#### RECORDED DATA ####

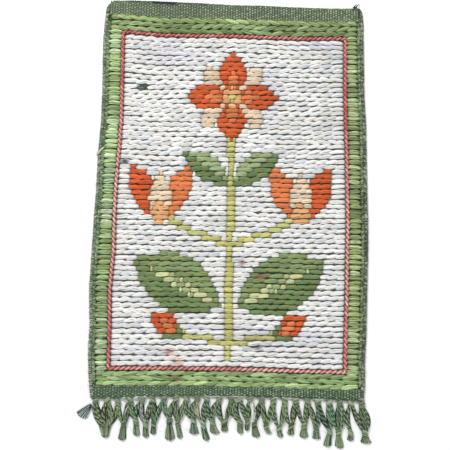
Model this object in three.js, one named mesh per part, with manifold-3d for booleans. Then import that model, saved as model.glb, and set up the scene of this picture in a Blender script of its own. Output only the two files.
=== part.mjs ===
import * as THREE from 'three';
import { mergeVertices } from 'three/addons/utils/BufferGeometryUtils.js';
import Module from 'manifold-3d';

// A small flat-woven wool rug, lying face up on the floor, with a knotted fringe along one end.
// Millimetres. +X is to the right, +Y runs from the fringe to the plain end, +Z is up.

// Heights above the floor
const GROUND = 4.2;
const RIM = 3.2;
const SELVEDGE = 5.6;
const VALLEY = 5.0;
const CREST = 7.6;
const BED = 3.0;

// Widths, taken from the rug's edge inwards
const SELVEDGE_RIDGE = 4.0;
const SELVEDGE_WIDTH = 10.5;
const FLOAT_START = 13.5;

// Rows of wrapped yarn
const FIELD_ROWS = 66;
const BORDER_ROWS = 3;
const TOP_BORDER = 25.5;
const FOOT_BORDER = 20.5;
const BAND_STEP = 1.0;
const ROW_WANDER = 0.9;
const HEIGHT_WANDER = 0.35;

// Stations across the field where its rows and the outline cord may bend
const FIELD_STATIONS = [-105, 5, 110];

// Outline cord and the bed that it lies in
const CORD_WIDTH = 5.2;
const CORD_HEIGHT = 4.7;
const CORD_SIDES = 6;
const GAP = 0.3;
const WALL = 0.4;
const BED_HALF = CORD_WIDTH / 2 + GAP + WALL;

// Rounded corners of the plain end
const CORNER_STEPS = [1, 0.55, 0.25, 0.08, 0];
const TOP_LEFT_RADIUS = 14;
const TOP_RIGHT_RADIUS = 7;

// Fringe
const STRIP = 2.6;
const STRIP_HEIGHT = 3.8;
const CORD = { slim: 1.6, full: 3.1, height: 3.2, endHeight: 2.8, spread: 1.0, gentle: 3.6 };
const ROOT_KNOT = { width: 9.4, length: 8.5, height: 6.2 };
const LOW_KNOT = { length: 8.0, height: 6.6 };
const NECK = { width: 6.4, length: 1.0, height: 3.4 };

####

SHORT EXERCISE
Quote exactly the lines running from the start of the listing above through the line where "const BED = 3.0;" is found, and output no other lines.

PROBLEM SOLUTION
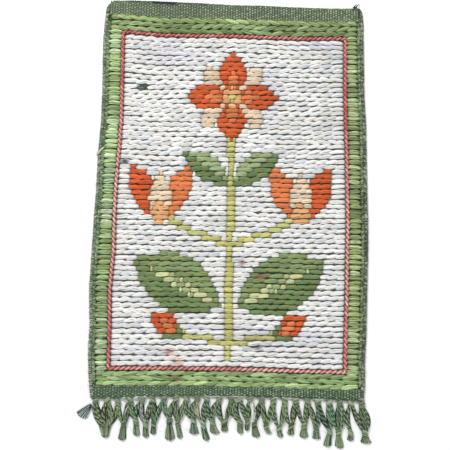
Model this object in three.js, one named mesh per part, with manifold-3d for booleans. Then import that model, saved as model.glb, and set up the scene of this picture in a Blender script of its own. Output only the two files.
=== part.mjs ===
import * as THREE from 'three';
import { mergeVertices } from 'three/addons/utils/BufferGeometryUtils.js';
import Module from 'manifold-3d';

// A small flat-woven wool rug, lying face up on the floor, with a knotted fringe along one end.
// Millimetres. +X is to the right, +Y runs from the fringe to the plain end, +Z is up.

// Heights above the floor
const GROUND = 4.2;
const RIM = 3.2;
const SELVEDGE = 5.6;
const VALLEY = 5.0;
const CREST = 7.6;
const BED = 3.0;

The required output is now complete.